– Кто этот мужчина? – спросил Соколов, с трудом отводя взгляд от этих нарисованных глаз.
– Георгий Аркадьевич Степнов. Председатель совета директоров "РусИнвест Банка", – Залесский говорил теперь медленнее, словно каждое слово давалось ему с трудом. – Сегодня в семь вечера у него деловой ужин в ресторане "Олимпа". Там она его и встретит.
Что-то в его тоне заставило Соколова насторожиться. Не просто предсказание – предупреждение. Он снова посмотрел на рисунок. Теперь ему показалось, что женская фигура за спиной банкира стала чётче, словно проявляясь из тумана. Или это просто игра света?
"Посмотри на факты, – привычно напомнил себе следователь. – Проверь информацию."
– Откуда вы это знаете? – спросил он, стараясь, чтобы голос звучал буднично, по-деловому. Словно обычный допрос, каких были сотни.
Залесский поднял голову. В тусклом больничном свете его лицо казалось маской, вылепленной из белого воска. Только эти невозможные чёрные глаза жили своей жизнью.
– Я вижу это. Как видел остальных, – он говорил тихо, но каждое слово, казалось, эхом отдавалось в прохладном воздухе палаты. – Сначала – расплывчато, потом все чётче. Словно настраиваешь старый телевизор: помехи, шум, а потом – идеальная картинка.
Он умолк, глядя куда-то сквозь стену. Соколов заметил, как дрожат его пальцы, комкая край больничной рубашки.
– Я пытался их предупредить, – продолжил Залесский после паузы. В его голосе прорезалась горечь. – Звонил им, писал письма. Но они не верили. Или не успевали поверить.
"Письма?" – Соколов напрягся. Это была новая информация, которой не было в материалах дела. Он мысленно сделал пометку проверить почту пропавших.
Залесский вдруг резко встал. Движение получилось таким стремительным, что Краснова невольно отступила на шаг. Но пациент просто подошел к стене с рисунками.

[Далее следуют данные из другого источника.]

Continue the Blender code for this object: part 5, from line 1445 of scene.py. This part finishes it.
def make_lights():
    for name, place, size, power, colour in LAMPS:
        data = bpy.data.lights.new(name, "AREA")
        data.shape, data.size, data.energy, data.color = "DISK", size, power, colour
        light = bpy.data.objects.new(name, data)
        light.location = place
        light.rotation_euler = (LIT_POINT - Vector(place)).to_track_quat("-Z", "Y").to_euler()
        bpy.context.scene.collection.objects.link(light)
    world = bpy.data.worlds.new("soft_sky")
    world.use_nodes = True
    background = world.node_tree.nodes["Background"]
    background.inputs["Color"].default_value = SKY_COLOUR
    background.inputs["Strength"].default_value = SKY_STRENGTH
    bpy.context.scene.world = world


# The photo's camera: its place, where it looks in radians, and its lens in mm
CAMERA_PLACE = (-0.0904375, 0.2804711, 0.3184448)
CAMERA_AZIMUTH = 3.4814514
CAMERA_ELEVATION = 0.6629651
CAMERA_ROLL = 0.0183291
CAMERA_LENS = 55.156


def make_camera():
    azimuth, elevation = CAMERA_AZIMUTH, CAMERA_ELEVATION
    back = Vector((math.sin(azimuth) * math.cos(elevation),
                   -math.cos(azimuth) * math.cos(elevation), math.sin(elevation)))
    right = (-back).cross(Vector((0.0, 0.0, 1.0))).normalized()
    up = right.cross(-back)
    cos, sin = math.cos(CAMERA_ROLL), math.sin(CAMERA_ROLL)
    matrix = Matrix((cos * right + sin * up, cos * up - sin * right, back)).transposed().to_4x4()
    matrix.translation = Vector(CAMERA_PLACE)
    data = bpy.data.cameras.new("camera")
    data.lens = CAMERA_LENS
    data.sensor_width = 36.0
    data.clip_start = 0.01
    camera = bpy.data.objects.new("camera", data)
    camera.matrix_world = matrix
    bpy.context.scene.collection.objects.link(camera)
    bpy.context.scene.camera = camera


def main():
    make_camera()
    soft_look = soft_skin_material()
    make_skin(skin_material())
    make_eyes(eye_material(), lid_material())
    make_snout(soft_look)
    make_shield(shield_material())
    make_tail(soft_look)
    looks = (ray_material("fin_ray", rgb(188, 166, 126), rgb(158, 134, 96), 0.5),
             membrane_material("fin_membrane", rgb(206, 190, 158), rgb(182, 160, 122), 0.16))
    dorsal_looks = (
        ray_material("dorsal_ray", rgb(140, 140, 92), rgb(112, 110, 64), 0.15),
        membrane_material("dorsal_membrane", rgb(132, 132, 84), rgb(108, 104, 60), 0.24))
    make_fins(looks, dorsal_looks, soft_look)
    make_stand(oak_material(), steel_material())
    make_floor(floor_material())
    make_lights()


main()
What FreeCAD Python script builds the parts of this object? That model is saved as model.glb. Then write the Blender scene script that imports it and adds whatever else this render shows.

Соколов шагнул ближе. То, что издалека казалось хаотичным нагромождением набросков, вблизи оказалось тщательно продуманной схемой. Рисунки подземных помещений складывались в единый план: коридоры, залы, лестницы… Некоторые листы были исчерчены странными символами, похожими на древние руны.
– Это под "Олимпом", – Залесский провел пальцем по одному из рисунков. Его прикосновение оставило на бумаге темный след – графитовая пыль. – Старые подвалы купеческого особняка. Здесь они собирались. – Палец скользнул ниже, к большому круглому залу в центре схемы. – Здесь проводили свои ритуалы.
Он замолчал, все еще касаясь рисунка. Соколов заметил, как по бумаге пробежала легкая дрожь – словно от сквозняка, которого не было в закрытой палате.
– В 1723 году я… – Залесский запнулся, сглотнул. – То есть, один человек… попытался их остановить.
Что-то в его голосе изменилось. Он больше не казался помешанным, говорящим о своих видениях. Теперь он говорил как свидетель. Как человек, вспоминающий реальные события.
"Но это невозможно", – напомнил себе Соколов.
– Что случилось? – спросил он вслух.
Залесский обернулся. По его лицу скользнула странная улыбка – не безумная, но бесконечно усталая.
– Он проиграл, – просто сказал он. – Его убили. Но перед смертью он успел произнести клятву. Поклялся, что вернется и закончит начатое. – Он развел руками, словно демонстрируя себя. – И вот… я здесь.
– Вы говорите так, будто были там, – заметил Соколов, внимательно наблюдая за реакцией пациента.
За годы работы следователем он научился распознавать ложь. Выдуманные истории всегда имеют характерные признаки – слишком гладкие, слишком последовательные. В них нет той шероховатости, которая присуща реальным воспоминаниям. Но рассказ Залесского был другим. В нем чувствовалась та особая достоверность, которая бывает только у рассказов очевидцев.